_TASK BRIEF_:
Scan the data for "that" and copy the lines it appears in.
— START DATA LINES —
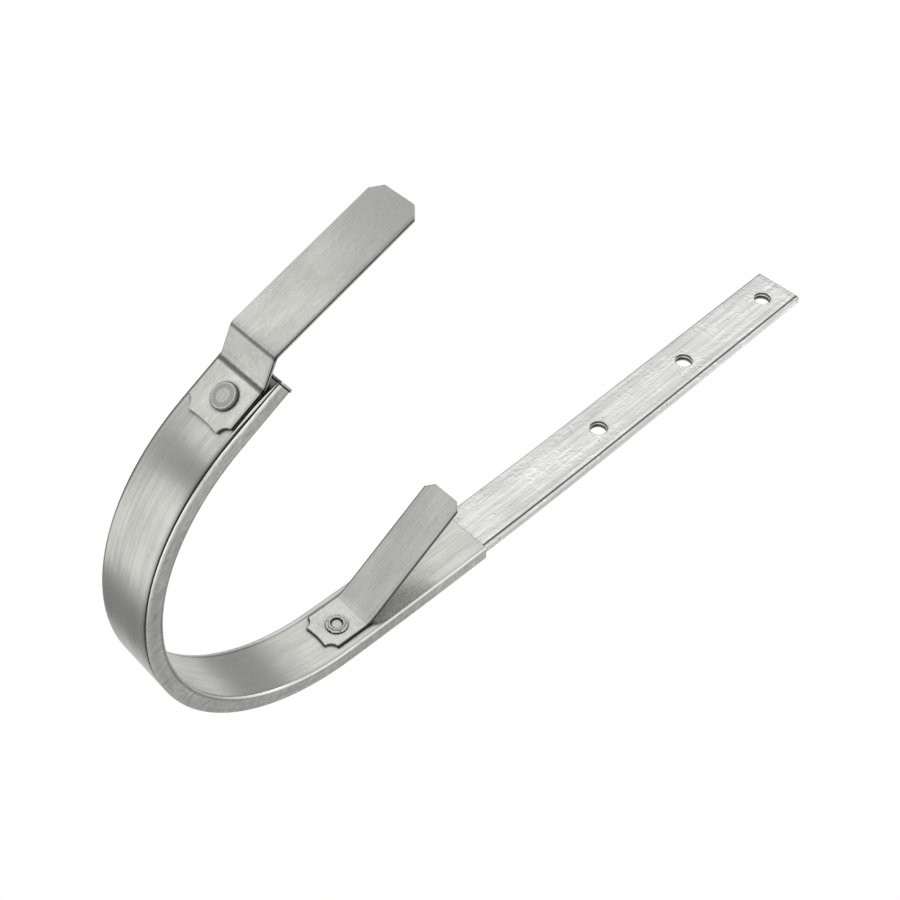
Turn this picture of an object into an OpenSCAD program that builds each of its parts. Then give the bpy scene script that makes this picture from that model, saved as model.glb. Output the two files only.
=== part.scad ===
// Gutter bracket for half-round gutters: a flat steel bar bent to a hook, its hook part
// jacketed in folded sheet zinc, with a tongue spring riveted on at each end of the hook.
// X runs along the gutter, +Y is the wall side and +Z points up the shank. The origin is
// the centre of the middle nail hole on the bar's back face.

/* [Flat bar] */
// Width of the flat bar
bar_w = 25; // [22:1:40]
// Thickness of the flat bar
bar_t = 5; // [4:0.5:8]
// Radius of the bar's four long edges
bar_edge_r = 1.5; // [0.5:0.1:1.8]

/* [Shank] */
// Distance from one nail hole to the next
hole_pitch = 60; // [40:1:80]
// Diameter of each nail hole
hole_d = 8; // [5:0.5:10]
// Width of the bevel round each nail hole
hole_rim = 0.5; // [0.2:0.1:1]
// Bar left above the top nail hole
end_margin = 13; // [10:1:30]
// Straight bar left below the lowest nail hole
straight_below = 6; // [6:1:30]
// Length of the gently bowed run from there to the hook
bow_len = 155; // [120:1:200]
// Angle through which that run is bowed
bow_angle = 5.1; // [1:0.1:10]

/* [Hook] */
// Outer diameter of the gutter
gutter_d = 153; // [127:1:192]
// Play between the gutter and the hook, on the radius
gutter_play = 1; // [0.5:0.1:3]
// Angle of the round part of the hook
hook_angle = 148.2; // [120:0.1:170]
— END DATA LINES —
_WRITTEN REPLY_:
Turn this picture of an object into an OpenSCAD program that builds each of its parts. Then give the bpy scene script that makes this picture from that model, saved as model.glb. Output the two files only.
// Angle through which that run is bowed